Another development was the addition of coarse-grained volume or disk encryption, usually provided by data security vendors. This solved one problem, protecting data at rest, but considering one of the primary goals behind Hadoop is using the data, one might suggest that it provided little in the grand scheme of Big Data security. Sensitive data in use for analytics, traveling between nodes, sent to other systems, or even just being viewed is subject to full exposure.
Big Data technology vendors up until recently have often left data security up to customers to protect their environments, as they too feel the burden of limited options. Today, vendors such as Teradata, Hortonworks, and Cloudera, have partnered with data security vendors to help fill the security gap. What they’re seeking is advanced functionality equal to the task of balancing security and regulatory compliance with data insights and “big answers”.
The key to this balance lies not in protecting the growing ecosystem, or blanketing entire nodes with volume encryption, but targeting the sensitive data itself at a very fine-grained level, with flexible, transparent security. Applying this security through a comprehensive policy-based system can provide further control and additional options to protect sensitive data, including multiple levels of access to various users or processes. Once secured, the data can travel throughout the Hadoop ecosystem and even to outside systems and remain protected.
The options for fine-grained data security in Hadoop now include encryption (AES or format-preserving), masking, and Vaultless Tokenization. Typically, encryption is the least desirable option, as standard strong encryption produces values that are unreadable to the tools and modules in Hadoop, format-preserving encryption is typically much slower than masking or Vaultless Tokenization, and both require complicated cryptographic key management across tens or even hundreds of nodes.
Masking was developed for non-production systems and testing, and has found a home in Hadoop’s early, experimental phase. Individual data elements are either replaced with random values or generalized so that they are no longer identifiable. It is fast, produces values that are readable to systems and processes, and requires no key management. However, because masking was designed for non-production, it is usually not reversible, and is therefore not ideal for any situations where the original data may be needed sometime after the data is masked.
Vaultless Tokenization, similar to masking, also replaces data elements with random values of the same data type and length. It is also much faster than format-preserving encryption, virtually eliminates key management, and is transparent to processes. The added benefit comes from the ability to perform both one-way protection and reversible security. This provides ideal protection for test/dev environments and can also allow retrieval of the original data when required by authorized users or processes.
Due to the read-only nature of the Hadoop environment (data can only be written, read, or deleted), application of these fine-grained protection methods requires a unique approach. This is typically performed in one of two ways. The first is a secured gateway, situated in front of Hadoop, which parses incoming data to identify sensitive data elements, and applies the selected protection method before passing the data on to Hadoop. The second is a secured landing zone, which may be a node or partition within Hadoop that is protected with coarse-grained encryption. Files arrive in the landing zone, and are then parsed by one of the processing applications in Hadoop (MapReduce, Hive, Pig, etc.), identifying and protecting sensitive data elements before ingesting the data into the main Hadoop cluster. This method utilizes the massively parallel processing of Hadoop to efficiently protect data.

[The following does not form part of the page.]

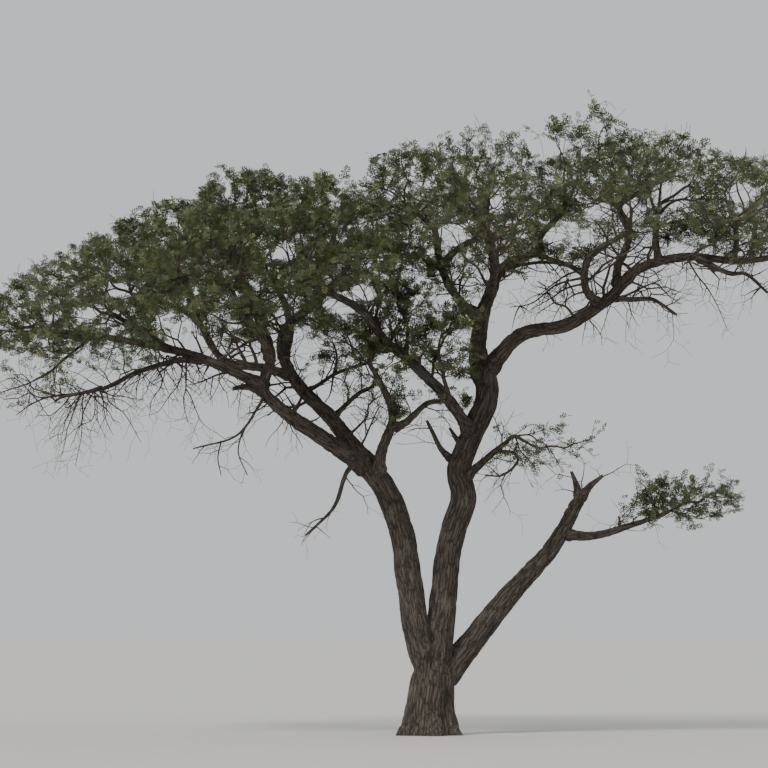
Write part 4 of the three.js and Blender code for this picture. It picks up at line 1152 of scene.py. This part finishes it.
def bent_branch(lines, rng, start, heading, length, radius, lift, orders=BRANCH_ORDERS):
    """Adds a branch that bends sharply at its knees, with a fork at each."""
    goal = heading
    points, knees = [start], []
    to_knee = rng.uniform(*KNEE_SPACING)
    bend = rng.normal(size=3) * BRANCH_BEND
    for _ in range(max(3, round(length / BRANCH_STEP))):
        to_knee -= BRANCH_STEP
        if to_knee < 0:
            aside = unit(np.cross(heading, rng.normal(size=3)))
            knees.append((len(points) - 1, unit(heading * 0.7 - aside * 0.8)))
            heading = unit(heading + aside * rng.uniform(*KNEE_TURN))
            bend = rng.normal(size=3) * BRANCH_BEND
            to_knee = rng.uniform(*KNEE_SPACING)
        heading = unit(heading + bend + goal * BRANCH_PULL + UP * lift)
        points.append(points[-1] + heading * BRANCH_STEP)
    radii = np.maximum(radius * np.linspace(1, BRANCH_TAPER, len(points)), BARE_TIP_RADIUS)
    lines.append((np.array(points), radii))
    if orders > 0:
        for k, aside in knees:
            reach = length * rng.uniform(*FORK_LENGTH)
            bent_branch(lines, rng, points[k], aside, reach, radii[k] * FORK_THINNING, lift, orders - 1)


def twig_spacing(limb):
    if limb.is_broken or limb.name.startswith("dead"):
        return DEAD_TWIG_SPACING
    return MAIN_TWIG_SPACING if limb.is_main else FINE_TWIG_SPACING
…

As the Hadoop ecosystem expands, security vendors will need to create new tools and integrations to meet them. Although fine-grained security persists throughout the Hadoop ecosystem, in some cases, users or processes will need sensitive information in the clear, which will require the ability to unprotect the data. Integrations within Hadoop applications will allow such functions to occur securely within the Hadoop framework, rather than feeding the information in and out of a gateway. There are already integrations with MapReduce, Hive, Pig, and other applications, and data security vendors will need to innovate new solutions for the emerging standards of Hadoop 2.0 and beyond.
In the next five years, the generation of data by more and more people and devices will continue to drive the companies towards Hadoop and other Big Data platforms. The requirements for handling extreme levels of volume, velocity, variety, and veracity will only increase, and Big Data will assume more and more critical business functions. As the environment becomes more established, usability and enterprise integration will improve, new data exchange protocols will be used, and a set of security tools will be standardized and made native to platforms.
Laws and regulations relating to privacy and security will also continue to increase, and security will become an even more vital component in Big Data. Companies will be unable to harness the massive amounts of machine-generated data from the Internet of Things without implementing comprehensive data security. First in the area of industrial environment (power grids, etc.) and later on consumer use (healthcare, etc.). Security will become viewed not only in terms of loss-prevention, but value creation, enabling compliant data collection, use, analysis, and monetization. Big Data security itself will evolve, becoming increasingly intelligent and data-driven in its own right. We will see more tools that can translate security event statistics into actionable information. Data security policies will be intricately designed, and likely multi-layered, utilizing a combination of coarse- and fine-grained security methods, access control, authentication, and monitoring.
In the exciting near future, the data is only getting bigger, but we must not allow it to outgrow security.